◆ EXERCISE REQUIREMENTS
Output all of the data below exactly as given.
-- begin AVAILABLE DATA --
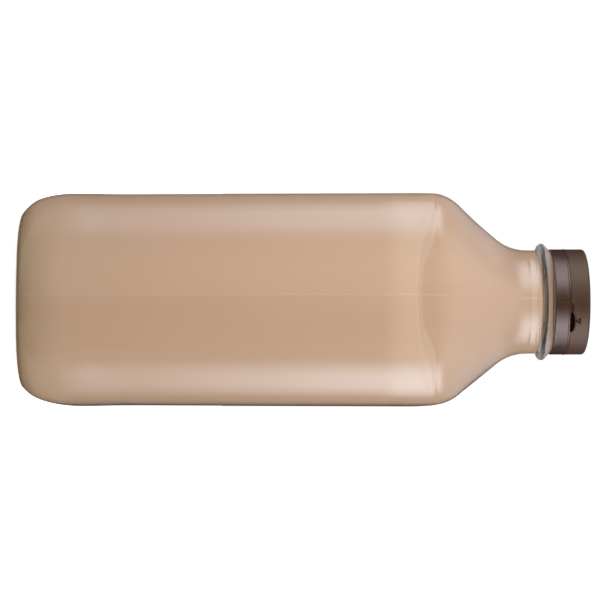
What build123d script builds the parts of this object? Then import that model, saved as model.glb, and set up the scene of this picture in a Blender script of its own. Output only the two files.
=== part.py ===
from build123d import *

import os
from math import cos, pi, radians, sin, tan

# Quart milk bottle of clear glass with a two-stage plastic closure, in millimetres.
# The bottle stands on the XY plane with its axis on +Z. Its body is a square with rounded
# corners and slightly bowed flats, which turns into a round neck over the shoulder.
# A push-on cap seals the lip, and the tear band below it is hooked under a glass bead.

os.makedirs("parts", exist_ok=True)

# Body of the bottle. CORNER_SHARE is the corner radius as a share of the half width,
# and BODY_BOW is half the angle that a slightly curved flat turns through.
BODY_HALF = 42.0
CORNER_SHARE = 0.5
BODY_BOW = 3.0
BODY_TOP = 163.5

# Heel: a quarter ellipse from the standing face up to the flats, around a domed push-up.
# HEEL_ROUNDNESS is how far the foot has gone from the body's square towards a circle.
HEEL_INSET = 13.65
HEEL_HEIGHT = 22.5
HEEL_STEPS = 15
HEEL_ROUNDNESS = 0.3
HEEL_SQUARE_HEIGHT = 10.2
PUSH_UP_DEPTH = 3.0
PUSH_UP_RADIUS = 24.5

# Shoulder: an outward arc, a straight cone and an inward arc that ends on the neck.
# Four arcs of 45 degrees and four straightened corners of none make the neck a circle.
SHOULDER_ANGLE = 39.3
SHOULDER_RADIUS = 17.6
SHOULDER_STEPS = 4
THROAT_RADIUS = 19.5
NECK_BOW = 22.5
NECK_RADIUS = 20.8
NECK_TOP = 206.1

# Glass thickness, and the cavity that it leaves for one US quart up to the filling level.
WALL = 4.0
FLOOR = 5.8
CAVITY_HEEL_INSET = 14.5
CAVITY_HEEL_HEIGHT = 19.0
THROAT_TOP = 205.5
BORE_RADIUS = 14.6
BORE_START = 211.0
MILK_LEVEL = 209.0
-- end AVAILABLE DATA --
◆ SOLUTION TO THIS TASK
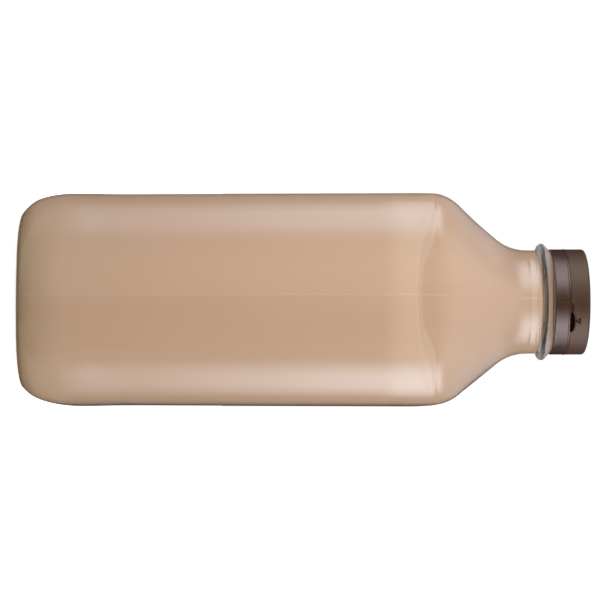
What build123d script builds the parts of this object? Then import that model, saved as model.glb, and set up the scene of this picture in a Blender script of its own. Output only the two files.
=== part.py ===
from build123d import *

import os
from math import cos, pi, radians, sin, tan

# Quart milk bottle of clear glass with a two-stage plastic closure, in millimetres.
# The bottle stands on the XY plane with its axis on +Z. Its body is a square with rounded
# corners and slightly bowed flats, which turns into a round neck over the shoulder.
# A push-on cap seals the lip, and the tear band below it is hooked under a glass bead.

os.makedirs("parts", exist_ok=True)

# Body of the bottle. CORNER_SHARE is the corner radius as a share of the half width,
# and BODY_BOW is half the angle that a slightly curved flat turns through.
BODY_HALF = 42.0
CORNER_SHARE = 0.5
BODY_BOW = 3.0
BODY_TOP = 163.5

# Heel: a quarter ellipse from the standing face up to the flats, around a domed push-up.
# HEEL_ROUNDNESS is how far the foot has gone from the body's square towards a circle.
HEEL_INSET = 13.65
HEEL_HEIGHT = 22.5
HEEL_STEPS = 15
HEEL_ROUNDNESS = 0.3
HEEL_SQUARE_HEIGHT = 10.2
PUSH_UP_DEPTH = 3.0
PUSH_UP_RADIUS = 24.5

# Shoulder: an outward arc, a straight cone and an inward arc that ends on the neck.
# Four arcs of 45 degrees and four straightened corners of none make the neck a circle.
SHOULDER_ANGLE = 39.3
SHOULDER_RADIUS = 17.6
SHOULDER_STEPS = 4
THROAT_RADIUS = 19.5
NECK_BOW = 22.5
NECK_RADIUS = 20.8
NECK_TOP = 206.1

# Glass thickness, and the cavity that it leaves for one US quart up to the filling level.
WALL = 4.0
FLOOR = 5.8
CAVITY_HEEL_INSET = 14.5
CAVITY_HEEL_HEIGHT = 19.0
THROAT_TOP = 205.5
BORE_RADIUS = 14.6
BORE_START = 211.0
MILK_LEVEL = 209.0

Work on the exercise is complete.